Stehen Wettbewerbsfreiheit und Wohlstand auf dem Spiel? Ja, aber nicht erst durch die 11. GWB-Novelle. Kleine und mittelständische Unternehmen haben gegenüber Großunternehmen zwar den Vorteil einer höheren Flexibilität, sind aber auf schlanke Prozesse angewiesen. Eine mittelstandsfreundliche Reform des Wettbewerbsrechts müsste deshalb schlanke Prozesse absichern. Wie das geht, hat die Initiative faires Wettbewerbsrecht im Jahr 2014 beschrieben. Die Kernforderung bleibt noch einzulösen: Orientierung. Hierfür bräuchte es kein Löwengebrüll. Habecks Ministerium könnte auf leisen Pfoten viel erreichen – durch klare Vorgaben ans Bundeskartellamt. Mehr dazu hier.

Ist Habeck unterwegs zu einem Kartellrecht mit Hammer und Sichel? Eher nein. Die neu geschaffenen Interventionsmöglichkeiten sind zwar ein Novum im deutschen Wettbewerbsrecht. Dementsprechend argwöhnisch wird man sie analysieren und ihre Auswirkungen evaluieren.
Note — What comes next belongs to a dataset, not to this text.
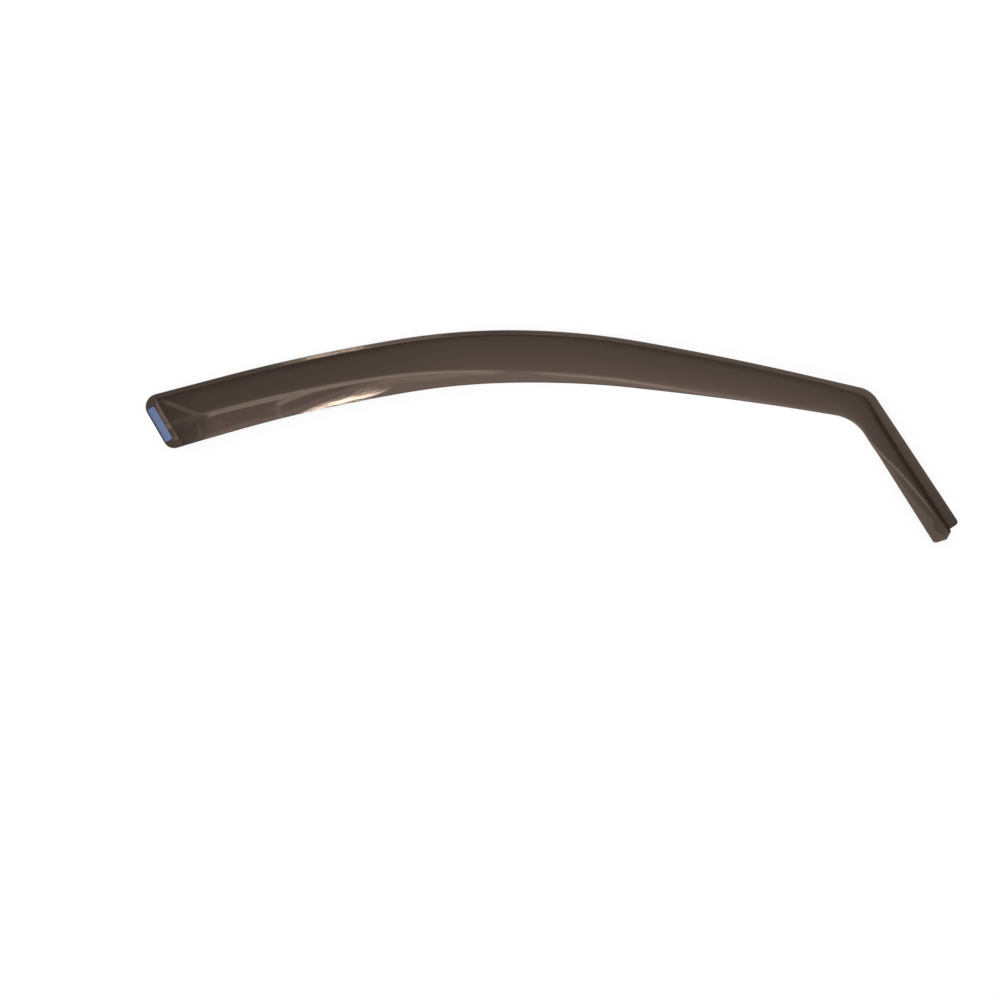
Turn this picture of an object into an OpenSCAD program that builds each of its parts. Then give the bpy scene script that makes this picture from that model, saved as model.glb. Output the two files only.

Damit sind sie reversibel, spätestens durch ein neues Parlament. Die kommunistische Symbolik lenkt davon ab, dass das Problem woanders liegt: Die hinter der 11. GWB-Novelle stehende Position ist revanchistisch. Sie bestärkt Laien in ihrem Glauben, es gebe in der Wirtschaft eine große Abzocke, aber kein Bemühen um Fairness. Habeck geht davon aus, der Kampf gegen Abzocke fördere faires Wirtschaften. Er übersieht, dass das nicht funktionieren kann, wenn eine positive Idee für faires Wirtschaften fehlt. Diese Lücke ist der Rahmen, den der Staat ausfüllen müsste. Anders gesagt: Der politische Vorwurf, den man der 11. GWB-Novelle machen muss, ist nicht, dass ihr zu große, kryptokommunistische Vorstellungen zugrunde lägen, sondern dass sie im Gegenteil viel zu wenig ambitioniert ist und ihr dort die Ideen fehlen, wo es darauf ankäme – nämlich bei der Definition der sozialen Marktwirtschaft.